1. Burn His Cross
2. Communication Is The Key
3. Cortina Or Argentina
4. End Of The Line
5. Happy Days
6. It's Automatic
7. No Light
8. The Opsimath
9. Piece Of The Meat
10. This Is For Real
11. We Are All Alone
12. Wonderful New Machine

Markus Karlsson (Vocals)
Stefan Brändström (Guitars, Sitar & B Vocals)
Johannes Borgström (Bass Guitar, Organ, Pianet & B Vocals)
Robert Eriksson (Drums, Percussion & B Vocals)


Victor Hvidfeldt (Violin)
Cecilia Radkiewicz (Cello)
Nils Janson & Linus Lindblom, a.k.a The Honkeys (Horns)

Made in the Dustward, Stockholm in 2010.
Produced & engineered by Brainstrum, assisted by Johannes Borgström.
Mixed at Riddarborgen, Stockholm by Frans Hägglund.Mastered by Magnus Lindberg.

Released 1/4-2011
Reviewed 6/4-2011

killer kobra

For once I have to admit that the information from the record label has hit spot on regarding this album. Because when they describe it like this they couldn’t be more right: “Musically, Tramp weaves together decades of musical heritage. The melodies and harmonies are echoing from the 60's, the attack in the performance has more to do with the ‘70s and some big gestures could be from the 80's. Furthermore, they dig into their own world and weave everything together into something that lives and breathes in its own time. It sounds British in head-on collision with the U.S. - a healthy cocktail of late '60s psychedelia and garage rock. Like New York punk rockers on a Magical Mystery Tour. Or The Damned spitting out Beach Boys songs. And sometimes as The Who in their best pop costume.”

Well, with that settled I can conclude this review here and now then? Just pack my bag and go home. Well, not so fast! For once we haven’t heard anything about wether this should be good or bad and for that I must give some credit to the record label because normally labels hail every album they release as the best, most meaningful and unique album ever to be released. No matter how shitty the albums are. And what we are offered from Tramp is a bowl of old music mixed with even older, which normally is something positive when we’re talking about antiques or historic houses but coming to music there are no guarantees of this. I don’t belong to the group of people saying music was better in the old days when groups like T-rex and other dinosaurs ruled the world by sounding most and best. Me, I’ve never understood the concept of trying to do this aged music since it’s already done by hundreds of bands that together have released thousands of albums. The biggest problem you face by doing this music anyway is to stand out from what’s already out there. One way to doing this is by mixing old with other old, like Tramp has done, but the risk by doing this is to get stuck in the same ravine as Bonafide has fallen down in – to copy and paste and not compose the material. So the obvious question is if Tramp, despite the conditions they begin from have succeeded to do something that sounds good, as their own and not worn out, even though they should sound vintage.

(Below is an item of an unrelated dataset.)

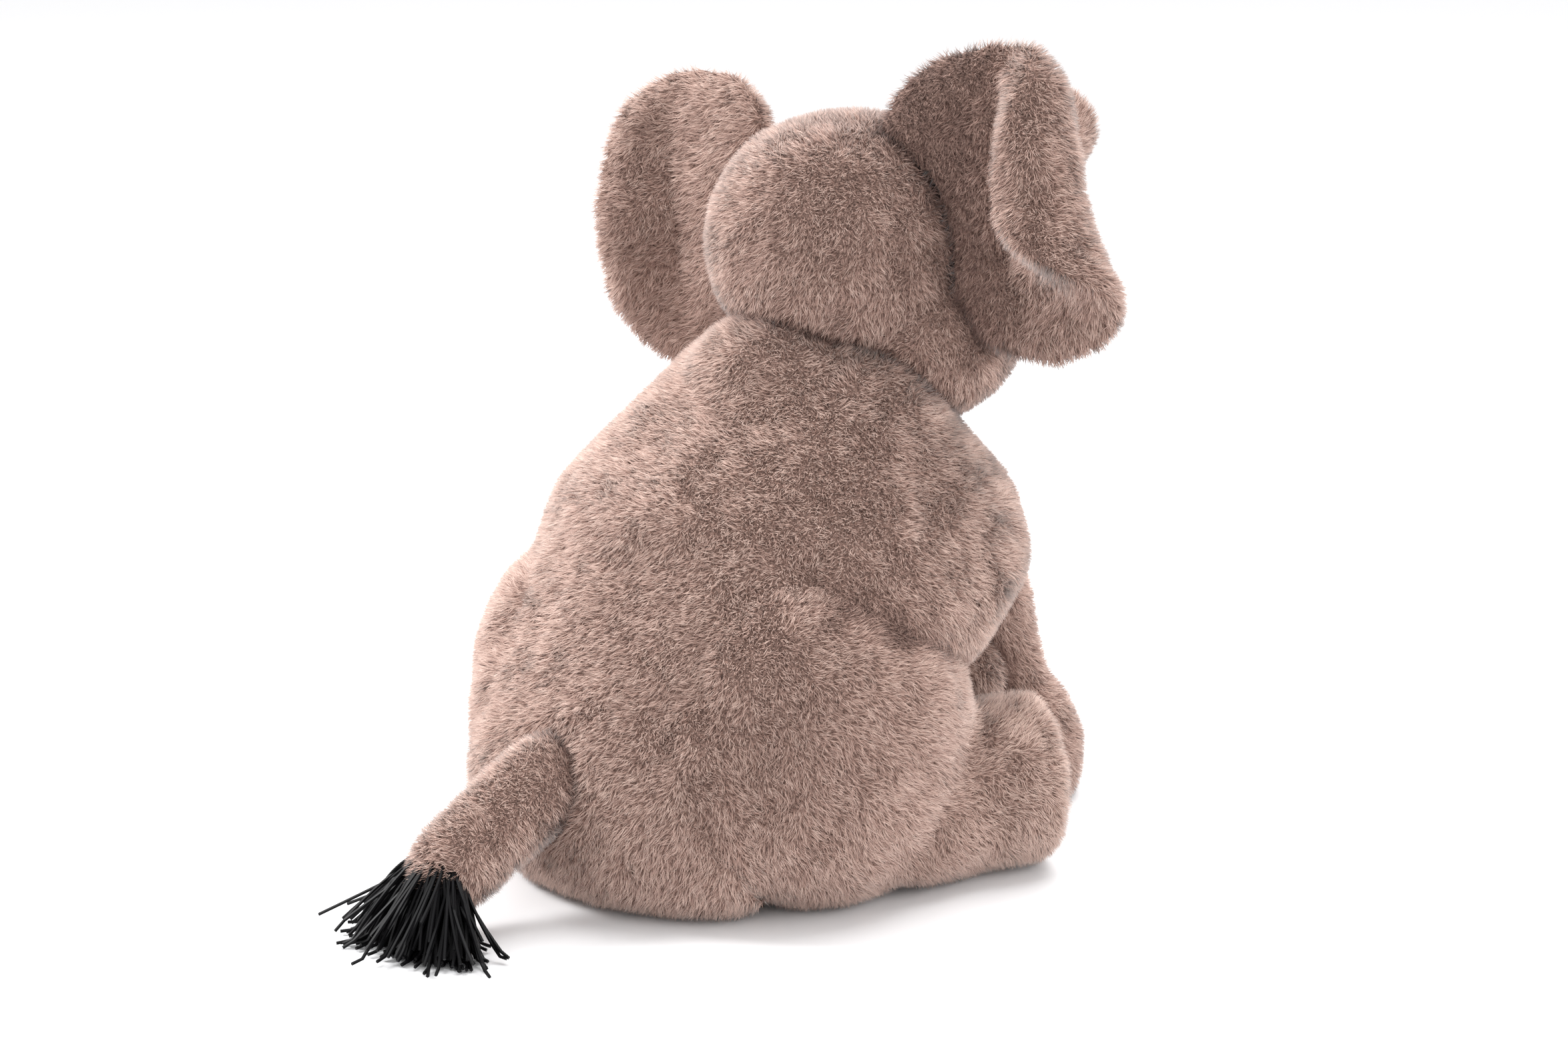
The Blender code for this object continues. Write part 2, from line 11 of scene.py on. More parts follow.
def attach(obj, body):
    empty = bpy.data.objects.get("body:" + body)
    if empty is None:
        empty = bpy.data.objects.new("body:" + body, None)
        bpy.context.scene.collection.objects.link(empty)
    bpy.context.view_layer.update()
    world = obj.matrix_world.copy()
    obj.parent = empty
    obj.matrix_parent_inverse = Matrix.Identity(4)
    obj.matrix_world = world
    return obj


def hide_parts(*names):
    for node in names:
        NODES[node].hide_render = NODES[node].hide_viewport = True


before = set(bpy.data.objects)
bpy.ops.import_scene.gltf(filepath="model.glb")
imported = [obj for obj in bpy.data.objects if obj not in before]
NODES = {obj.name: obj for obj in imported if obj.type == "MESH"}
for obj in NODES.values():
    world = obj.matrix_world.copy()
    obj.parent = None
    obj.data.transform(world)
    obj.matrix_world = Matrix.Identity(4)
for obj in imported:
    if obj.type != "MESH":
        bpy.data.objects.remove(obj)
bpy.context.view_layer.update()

# Lengths are in metres and angles in degrees, unless a name or a note says otherwise.
SIDES = {"left": 1, "right": -1}
FLOOR_CLEAR = 0.0004     # height of the lowest point above the floor

# ---- camera, lights and floor
CAMERA_TARGET = (-0.011, -0.0115, 0.121)
CAMERA_AZIMUTH, CAMERA_ELEVATION, CAMERA_DISTANCE = 226, 14, 1.2
LENS_MM, SENSOR_MM = 77, 36
# name, place, aim, side of the square lamp, watts: left and right of the main view, and above
LIGHTS = [("soft_left", (1.3, 0.9, 1.3), (0, 0, 0.12), 0.6, 40),
          ("soft_right", (-1.6, -0.5, 0.8), (0, 0, 0.12), 1.2, 10),
          ("soft_top", (-0.1, -0.5, 1.7), (0, 0, 0.1), 1.2, 22)]
FLOOR_REACH = 9
FLOOR_COLOUR, FLOOR_ROUGHNESS = (0.93, 0.93, 0.94), 0.6

# ---- finishes: backing and pile in sRGB from 0 to 255, the others in linear light
BACKING_DARK, BACKING_LIGHT, BACKING_SCALE = (92, 72, 65), (168, 138, 126), 1500
PILE_DARK, PILE_MIDDLE, PILE_LIGHT = (122, 95, 86), (193, 160, 147), (228, 200, 187)
PILE_ROOT, ROOT_SHADE_END = (165, 150, 144), 0.55     # tint at the root, share of length it fades over
WHITE = (255, 255, 255)
YARN_COLOUR, YARN_ROUGHNESS, YARN_SPECULAR = (0.0030, 0.0028, 0.0034), 0.45, 0.14
THREAD_COLOUR, THREAD_ROUGHNESS = (0.012, 0.011, 0.012), 0.6
EYE_COLOUR, EYE_ROUGHNESS, EYE_COAT = (0.010, 0.007, 0.006), 0.06, 0.6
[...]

Before wtriting this review I just had to find out if the band had been booked as a coming attraction at Jurassic Park. But no, they weren’t. However, many of what I suspect are their inspirations – like Joan Jett & The Blackhearts, Kansas, Thin Lizzy, Molly Hatchet and Doc Holliday, to menthion a few - had been so. The reason why I believe Tramp would go well at the Sweden Rock Festival is because they sound just as old as most of the bands that play there. It’s old music made in an old fashion; with something that sounds like rockabilly, Hammond organs and a pretty poor sound quality. Personally I don’t find much fun in this album at all, but I think that comes down to the fact that I’m no fan of this music. I would think there’s nothing wrong with the band, my feelings are that the music sounds well written, well played and overall quite decent – but it requires that you like this kind of music. At least me am not tempted to leave the pessimistic s. After ten runs in the player I haven’t changed opinion anywhere and I feel just as much as I did in the beginning that I rather not listen to this. But as I said, that’s probably coming down to me more than how the band play. To fans of dinosaur music I’d say this is a party piece.

What’s clear to me is that it at least isn’t pure trash and probably more like gold to those saber-toothed cats and mammoths and other beasts that are forefathers of the animals living today, among these guys this album will probably be as popular as a sale on make-up are among old ladies. I don’t like it personally but I don’t hesitate to say it’s decent, and approved. However, the grade stays where it is because I can’t see how this would attract anyone outside the fans of music from this era. Now I hope that you who has spent the last minutes reading through this review can forgive me for not coming to any deeper conclusion that what the label said already in the first sentence of this review. But this is how I feel this album sound – the more I hear it, the more certain I become of what I felt already when I heard it the first time: this album is not made for me and will never be.